• [DATA SHOWN]
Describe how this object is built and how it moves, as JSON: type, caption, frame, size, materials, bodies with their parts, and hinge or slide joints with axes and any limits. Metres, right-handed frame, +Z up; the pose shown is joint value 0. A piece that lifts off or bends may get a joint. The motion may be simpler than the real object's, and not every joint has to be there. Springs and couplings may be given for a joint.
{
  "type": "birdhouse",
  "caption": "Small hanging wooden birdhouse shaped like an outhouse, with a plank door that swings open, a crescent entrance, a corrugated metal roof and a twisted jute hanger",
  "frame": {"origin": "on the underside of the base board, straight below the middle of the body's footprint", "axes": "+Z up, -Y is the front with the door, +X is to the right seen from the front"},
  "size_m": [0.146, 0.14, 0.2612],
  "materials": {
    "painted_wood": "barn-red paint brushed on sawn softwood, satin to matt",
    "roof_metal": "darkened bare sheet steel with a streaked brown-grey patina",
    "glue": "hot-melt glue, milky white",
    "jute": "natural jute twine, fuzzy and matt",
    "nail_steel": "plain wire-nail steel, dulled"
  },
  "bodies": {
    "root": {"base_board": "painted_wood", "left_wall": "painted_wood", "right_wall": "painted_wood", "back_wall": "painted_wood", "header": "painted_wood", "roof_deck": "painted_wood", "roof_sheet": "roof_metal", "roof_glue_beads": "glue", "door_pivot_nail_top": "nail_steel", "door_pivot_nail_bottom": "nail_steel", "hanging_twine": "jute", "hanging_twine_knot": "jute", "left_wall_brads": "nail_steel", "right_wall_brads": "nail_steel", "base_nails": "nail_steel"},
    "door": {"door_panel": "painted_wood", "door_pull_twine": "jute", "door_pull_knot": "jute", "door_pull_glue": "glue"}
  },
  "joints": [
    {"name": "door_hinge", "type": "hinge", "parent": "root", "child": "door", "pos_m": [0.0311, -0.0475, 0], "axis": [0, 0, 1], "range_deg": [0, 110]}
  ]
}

==

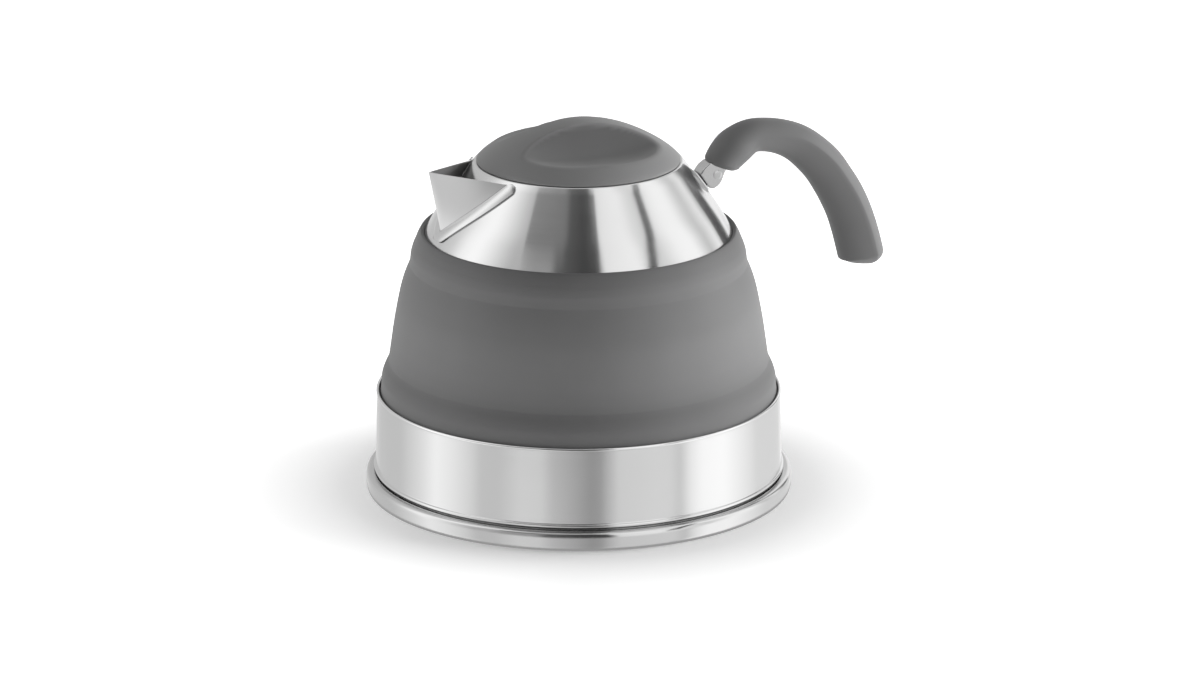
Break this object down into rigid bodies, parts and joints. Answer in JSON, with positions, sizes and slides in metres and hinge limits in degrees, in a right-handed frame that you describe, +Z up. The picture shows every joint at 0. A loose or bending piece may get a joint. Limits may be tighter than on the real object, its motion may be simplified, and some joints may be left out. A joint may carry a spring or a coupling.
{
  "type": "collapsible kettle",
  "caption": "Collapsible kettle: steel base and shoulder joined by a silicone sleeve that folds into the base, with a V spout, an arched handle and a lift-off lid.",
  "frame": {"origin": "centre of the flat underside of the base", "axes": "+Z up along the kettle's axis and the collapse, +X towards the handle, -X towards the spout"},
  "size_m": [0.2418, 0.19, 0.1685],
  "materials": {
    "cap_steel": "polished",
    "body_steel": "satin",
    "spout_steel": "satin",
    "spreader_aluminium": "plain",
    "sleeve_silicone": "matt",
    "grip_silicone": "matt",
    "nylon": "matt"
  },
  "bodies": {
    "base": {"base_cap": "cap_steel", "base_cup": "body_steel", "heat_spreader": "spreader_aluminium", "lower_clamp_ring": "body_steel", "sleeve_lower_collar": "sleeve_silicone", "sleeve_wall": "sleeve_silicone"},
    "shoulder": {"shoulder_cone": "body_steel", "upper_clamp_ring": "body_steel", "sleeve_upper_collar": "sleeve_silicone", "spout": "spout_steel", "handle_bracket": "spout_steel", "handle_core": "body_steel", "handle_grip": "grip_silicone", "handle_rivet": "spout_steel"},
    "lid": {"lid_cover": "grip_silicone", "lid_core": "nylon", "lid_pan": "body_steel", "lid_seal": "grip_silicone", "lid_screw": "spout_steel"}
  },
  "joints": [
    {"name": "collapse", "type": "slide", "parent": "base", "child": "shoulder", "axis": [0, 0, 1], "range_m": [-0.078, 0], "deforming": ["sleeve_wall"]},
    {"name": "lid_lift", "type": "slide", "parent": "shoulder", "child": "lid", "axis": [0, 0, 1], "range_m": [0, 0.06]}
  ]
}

---

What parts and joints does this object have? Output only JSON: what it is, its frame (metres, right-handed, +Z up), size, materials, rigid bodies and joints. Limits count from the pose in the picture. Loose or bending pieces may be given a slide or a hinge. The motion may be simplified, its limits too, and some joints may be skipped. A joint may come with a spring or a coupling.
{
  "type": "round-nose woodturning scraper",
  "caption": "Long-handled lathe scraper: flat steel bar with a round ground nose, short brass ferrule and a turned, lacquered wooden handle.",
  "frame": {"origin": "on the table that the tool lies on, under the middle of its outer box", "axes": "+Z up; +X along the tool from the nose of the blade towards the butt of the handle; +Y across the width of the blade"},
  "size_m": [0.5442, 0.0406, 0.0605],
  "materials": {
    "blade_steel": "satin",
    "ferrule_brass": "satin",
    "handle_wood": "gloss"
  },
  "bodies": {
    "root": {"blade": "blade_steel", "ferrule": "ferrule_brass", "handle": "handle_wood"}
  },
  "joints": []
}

• [STATED GOAL] Search the data for "into". Copy every line that has it.

• [ANSWER BELOW]
Break this object down into rigid bodies, parts and joints. Answer in JSON, with positions, sizes and slides in metres and hinge limits in degrees, in a right-handed frame that you describe, +Z up. The picture shows every joint at 0. A loose or bending piece may get a joint. Limits may be tighter than on the real object, its motion may be simplified, and some joints may be left out. A joint may carry a spring or a coupling.
  "caption": "Collapsible kettle: steel base and shoulder joined by a silicone sleeve that folds into the base, with a V spout, an arched handle and a lift-off lid.",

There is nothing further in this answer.